For banks, the law opens up new possibilities—but also new responsibilities. Institutions must now:

  • Update internal protocols to reflect data sharing rules

  • Upgrade systems to interface with secure HKMA platforms

  • Train compliance teams to handle outbound and inbound information within legal boundaries

  • Establish governance around what constitutes “suspected conduct” and when to escalate

Meanwhile, fintechs and cross-border digital lenders operating in or through Hong Kong will need to understand how this law may impact KYC, onboarding, and transaction monitoring obligations—especially if future extensions include digital wallet providers or non-bank players.

What the Rest of Asia Should Watch For

As fraud levels rise in markets like Thailand, Malaysia, Indonesia, and Vietnam, regional regulators may increasingly view Hong Kong’s model as a benchmark.

Instead of solely emphasizing enforcement after the fact, Hong Kong is moving toward real-time, intelligence-led disruption—a strategy that could significantly reduce losses and improve the effectiveness of anti-money laundering systems.
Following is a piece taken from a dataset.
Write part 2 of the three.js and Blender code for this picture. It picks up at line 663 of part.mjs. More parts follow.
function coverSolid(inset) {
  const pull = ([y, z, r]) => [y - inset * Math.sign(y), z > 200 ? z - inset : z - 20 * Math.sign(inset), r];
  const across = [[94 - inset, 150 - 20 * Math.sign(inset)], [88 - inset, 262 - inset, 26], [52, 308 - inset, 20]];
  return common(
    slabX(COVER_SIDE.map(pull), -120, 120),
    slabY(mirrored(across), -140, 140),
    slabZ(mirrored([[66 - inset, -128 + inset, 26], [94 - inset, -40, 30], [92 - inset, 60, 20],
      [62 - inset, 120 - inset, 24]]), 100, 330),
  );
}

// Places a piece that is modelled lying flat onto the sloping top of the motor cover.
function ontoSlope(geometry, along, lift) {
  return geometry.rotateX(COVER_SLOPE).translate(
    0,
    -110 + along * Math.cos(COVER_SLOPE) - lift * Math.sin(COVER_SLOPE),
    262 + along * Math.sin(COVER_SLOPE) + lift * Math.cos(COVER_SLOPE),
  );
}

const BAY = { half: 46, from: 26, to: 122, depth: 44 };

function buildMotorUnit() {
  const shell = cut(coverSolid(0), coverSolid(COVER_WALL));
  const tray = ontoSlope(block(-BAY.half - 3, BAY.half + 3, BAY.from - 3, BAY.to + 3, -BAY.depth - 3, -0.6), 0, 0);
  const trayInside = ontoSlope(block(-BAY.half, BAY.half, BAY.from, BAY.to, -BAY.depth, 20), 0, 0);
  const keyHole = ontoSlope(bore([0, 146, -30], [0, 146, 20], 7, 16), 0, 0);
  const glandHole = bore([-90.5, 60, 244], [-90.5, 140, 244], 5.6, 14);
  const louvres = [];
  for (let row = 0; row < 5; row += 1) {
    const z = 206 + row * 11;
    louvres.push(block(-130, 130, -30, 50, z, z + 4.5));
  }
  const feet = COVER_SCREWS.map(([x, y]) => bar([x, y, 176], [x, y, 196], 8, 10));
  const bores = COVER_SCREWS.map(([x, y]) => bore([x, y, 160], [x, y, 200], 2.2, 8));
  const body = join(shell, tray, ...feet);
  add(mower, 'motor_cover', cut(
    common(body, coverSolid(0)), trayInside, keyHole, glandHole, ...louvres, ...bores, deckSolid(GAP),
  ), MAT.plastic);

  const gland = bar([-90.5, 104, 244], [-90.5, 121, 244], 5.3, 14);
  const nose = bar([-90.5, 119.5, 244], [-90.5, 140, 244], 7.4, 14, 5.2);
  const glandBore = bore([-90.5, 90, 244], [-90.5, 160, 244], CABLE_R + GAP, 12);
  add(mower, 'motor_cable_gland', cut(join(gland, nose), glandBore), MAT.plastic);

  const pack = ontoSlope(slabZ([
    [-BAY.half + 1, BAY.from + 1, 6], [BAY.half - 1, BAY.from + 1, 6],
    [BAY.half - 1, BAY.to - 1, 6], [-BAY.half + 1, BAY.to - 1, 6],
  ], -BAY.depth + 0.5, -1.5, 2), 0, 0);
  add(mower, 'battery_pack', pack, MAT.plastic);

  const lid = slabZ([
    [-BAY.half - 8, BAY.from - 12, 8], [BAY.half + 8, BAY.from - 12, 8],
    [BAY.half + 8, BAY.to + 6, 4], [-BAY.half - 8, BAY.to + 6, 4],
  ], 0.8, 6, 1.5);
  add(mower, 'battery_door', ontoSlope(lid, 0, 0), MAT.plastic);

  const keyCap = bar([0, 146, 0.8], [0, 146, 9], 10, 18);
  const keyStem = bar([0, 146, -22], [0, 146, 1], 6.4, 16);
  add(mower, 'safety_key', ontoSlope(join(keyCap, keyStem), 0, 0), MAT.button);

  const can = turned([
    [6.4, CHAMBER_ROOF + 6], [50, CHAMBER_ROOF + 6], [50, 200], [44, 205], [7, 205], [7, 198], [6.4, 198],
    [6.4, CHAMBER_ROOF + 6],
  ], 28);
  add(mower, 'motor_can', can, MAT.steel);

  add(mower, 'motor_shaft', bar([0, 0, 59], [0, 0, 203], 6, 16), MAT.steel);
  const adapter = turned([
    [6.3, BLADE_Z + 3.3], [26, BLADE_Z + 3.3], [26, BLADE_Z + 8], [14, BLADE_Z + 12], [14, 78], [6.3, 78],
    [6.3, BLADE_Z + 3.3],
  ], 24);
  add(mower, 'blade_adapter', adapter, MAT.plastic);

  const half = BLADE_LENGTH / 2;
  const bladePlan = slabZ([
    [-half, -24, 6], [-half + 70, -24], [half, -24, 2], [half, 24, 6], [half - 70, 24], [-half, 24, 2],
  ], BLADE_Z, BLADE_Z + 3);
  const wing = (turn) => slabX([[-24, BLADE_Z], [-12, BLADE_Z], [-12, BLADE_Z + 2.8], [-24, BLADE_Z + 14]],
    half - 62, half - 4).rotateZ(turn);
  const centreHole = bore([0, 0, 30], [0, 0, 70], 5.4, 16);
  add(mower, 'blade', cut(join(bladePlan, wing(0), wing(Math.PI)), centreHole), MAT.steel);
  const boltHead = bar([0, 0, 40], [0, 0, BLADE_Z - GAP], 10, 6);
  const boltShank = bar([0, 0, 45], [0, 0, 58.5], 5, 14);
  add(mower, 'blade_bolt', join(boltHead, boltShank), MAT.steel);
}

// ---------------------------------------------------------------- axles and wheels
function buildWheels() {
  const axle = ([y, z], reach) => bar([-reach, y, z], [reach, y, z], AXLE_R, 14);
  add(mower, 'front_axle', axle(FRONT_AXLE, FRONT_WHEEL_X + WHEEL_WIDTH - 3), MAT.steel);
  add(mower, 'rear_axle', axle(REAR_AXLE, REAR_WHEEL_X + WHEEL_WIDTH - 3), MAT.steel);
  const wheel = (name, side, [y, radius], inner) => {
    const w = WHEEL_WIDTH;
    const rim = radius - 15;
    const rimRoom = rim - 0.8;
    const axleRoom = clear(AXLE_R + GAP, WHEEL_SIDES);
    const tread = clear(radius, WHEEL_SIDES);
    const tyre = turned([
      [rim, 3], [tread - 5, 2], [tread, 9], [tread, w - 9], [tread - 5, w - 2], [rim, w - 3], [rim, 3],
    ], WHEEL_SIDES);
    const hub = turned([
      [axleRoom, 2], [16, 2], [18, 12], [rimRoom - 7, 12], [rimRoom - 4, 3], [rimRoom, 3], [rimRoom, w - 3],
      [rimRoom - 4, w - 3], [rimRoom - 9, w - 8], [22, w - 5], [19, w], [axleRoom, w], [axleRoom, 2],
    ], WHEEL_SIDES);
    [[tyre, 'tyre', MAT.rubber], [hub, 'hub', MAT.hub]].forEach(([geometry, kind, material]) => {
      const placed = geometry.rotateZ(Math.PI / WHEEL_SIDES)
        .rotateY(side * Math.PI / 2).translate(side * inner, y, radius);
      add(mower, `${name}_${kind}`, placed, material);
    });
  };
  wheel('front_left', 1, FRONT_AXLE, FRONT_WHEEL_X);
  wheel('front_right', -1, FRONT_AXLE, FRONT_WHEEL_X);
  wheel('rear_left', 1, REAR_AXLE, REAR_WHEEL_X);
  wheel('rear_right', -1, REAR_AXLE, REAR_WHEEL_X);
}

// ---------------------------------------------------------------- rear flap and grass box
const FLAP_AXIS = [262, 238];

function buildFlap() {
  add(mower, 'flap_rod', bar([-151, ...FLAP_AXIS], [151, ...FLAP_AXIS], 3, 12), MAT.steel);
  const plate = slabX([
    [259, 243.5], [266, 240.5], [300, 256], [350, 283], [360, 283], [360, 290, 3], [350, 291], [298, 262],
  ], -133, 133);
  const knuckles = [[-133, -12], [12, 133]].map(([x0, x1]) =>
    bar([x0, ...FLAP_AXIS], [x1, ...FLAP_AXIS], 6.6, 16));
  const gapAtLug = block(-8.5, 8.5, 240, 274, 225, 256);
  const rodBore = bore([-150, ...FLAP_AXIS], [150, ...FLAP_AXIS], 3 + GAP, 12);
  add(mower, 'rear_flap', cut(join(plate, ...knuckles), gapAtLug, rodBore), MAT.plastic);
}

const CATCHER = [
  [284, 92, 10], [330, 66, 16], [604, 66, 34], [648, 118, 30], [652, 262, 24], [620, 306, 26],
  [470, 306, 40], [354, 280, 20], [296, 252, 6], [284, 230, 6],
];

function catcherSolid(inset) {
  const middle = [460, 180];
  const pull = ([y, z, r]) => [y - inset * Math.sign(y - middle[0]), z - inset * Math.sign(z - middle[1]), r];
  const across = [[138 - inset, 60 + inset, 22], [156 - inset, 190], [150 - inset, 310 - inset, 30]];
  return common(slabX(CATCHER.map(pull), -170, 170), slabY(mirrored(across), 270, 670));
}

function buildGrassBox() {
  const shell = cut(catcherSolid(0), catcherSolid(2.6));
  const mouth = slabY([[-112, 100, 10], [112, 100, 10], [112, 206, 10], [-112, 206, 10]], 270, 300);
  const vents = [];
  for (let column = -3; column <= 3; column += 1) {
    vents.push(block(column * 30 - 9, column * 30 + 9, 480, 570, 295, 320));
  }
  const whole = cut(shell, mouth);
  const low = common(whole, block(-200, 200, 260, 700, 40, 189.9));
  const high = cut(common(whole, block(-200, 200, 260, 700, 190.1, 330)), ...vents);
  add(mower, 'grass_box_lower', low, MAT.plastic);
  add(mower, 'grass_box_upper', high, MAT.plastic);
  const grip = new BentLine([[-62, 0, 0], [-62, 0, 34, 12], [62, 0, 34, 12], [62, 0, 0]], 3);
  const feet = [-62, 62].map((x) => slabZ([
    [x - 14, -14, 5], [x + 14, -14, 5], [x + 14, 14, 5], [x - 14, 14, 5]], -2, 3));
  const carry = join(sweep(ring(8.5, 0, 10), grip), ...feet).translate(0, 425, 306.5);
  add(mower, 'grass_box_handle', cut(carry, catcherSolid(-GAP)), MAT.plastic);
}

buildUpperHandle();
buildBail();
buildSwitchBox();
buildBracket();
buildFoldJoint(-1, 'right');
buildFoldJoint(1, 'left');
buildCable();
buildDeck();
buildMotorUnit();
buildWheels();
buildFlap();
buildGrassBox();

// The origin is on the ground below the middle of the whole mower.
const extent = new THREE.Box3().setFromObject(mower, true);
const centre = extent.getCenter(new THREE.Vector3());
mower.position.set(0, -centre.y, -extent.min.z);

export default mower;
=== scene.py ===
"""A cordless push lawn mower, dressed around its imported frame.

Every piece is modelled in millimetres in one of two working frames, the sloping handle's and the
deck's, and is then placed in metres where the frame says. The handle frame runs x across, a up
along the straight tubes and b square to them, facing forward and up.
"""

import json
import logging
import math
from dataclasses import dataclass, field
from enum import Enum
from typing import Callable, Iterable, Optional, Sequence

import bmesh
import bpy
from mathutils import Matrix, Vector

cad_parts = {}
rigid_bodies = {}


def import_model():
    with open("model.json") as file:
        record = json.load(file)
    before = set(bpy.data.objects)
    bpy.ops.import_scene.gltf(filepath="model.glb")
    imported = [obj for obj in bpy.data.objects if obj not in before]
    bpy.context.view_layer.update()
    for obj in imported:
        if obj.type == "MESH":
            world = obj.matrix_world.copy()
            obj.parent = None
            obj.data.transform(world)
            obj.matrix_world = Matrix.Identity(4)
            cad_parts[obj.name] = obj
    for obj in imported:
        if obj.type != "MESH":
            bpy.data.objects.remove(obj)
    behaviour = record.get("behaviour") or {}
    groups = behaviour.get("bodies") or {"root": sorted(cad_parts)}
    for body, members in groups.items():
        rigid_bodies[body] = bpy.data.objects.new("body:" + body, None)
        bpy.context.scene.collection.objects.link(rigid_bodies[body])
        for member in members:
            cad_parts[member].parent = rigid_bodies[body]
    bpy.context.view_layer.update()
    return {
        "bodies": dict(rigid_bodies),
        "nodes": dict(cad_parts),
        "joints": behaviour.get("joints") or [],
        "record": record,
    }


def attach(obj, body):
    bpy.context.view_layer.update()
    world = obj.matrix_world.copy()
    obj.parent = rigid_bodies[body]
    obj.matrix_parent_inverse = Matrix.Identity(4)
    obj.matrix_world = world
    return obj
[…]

Countries with similar ambitions may explore:

  • National data-sharing frameworks between banks

  • Secure platforms modeled on FINEST

  • Legal reforms to protect institutions that act in good faith

  • Pre-suspicion intelligence-sharing for early intervention

Conclusion: From Compliance to Collaboration

Hong Kong’s new financial crime info-sharing law is more than a policy update—it’s a paradigm shift. By unlocking secure, regulated data collaboration across institutions, the city is setting a new standard for proactive financial crime prevention in Asia-Pacific.

For financial institutions, regulators, and compliance leaders across the region, the message is clear: fraud and financial crime are no longer challenges to be tackled alone. Collaboration, supported by clear laws and smart technology, is the way forward.

As this law takes effect, it will not only safeguard Hong Kong’s financial system but may also inspire a broader regional movement toward smarter, faster, and more connected financial crime response strategies.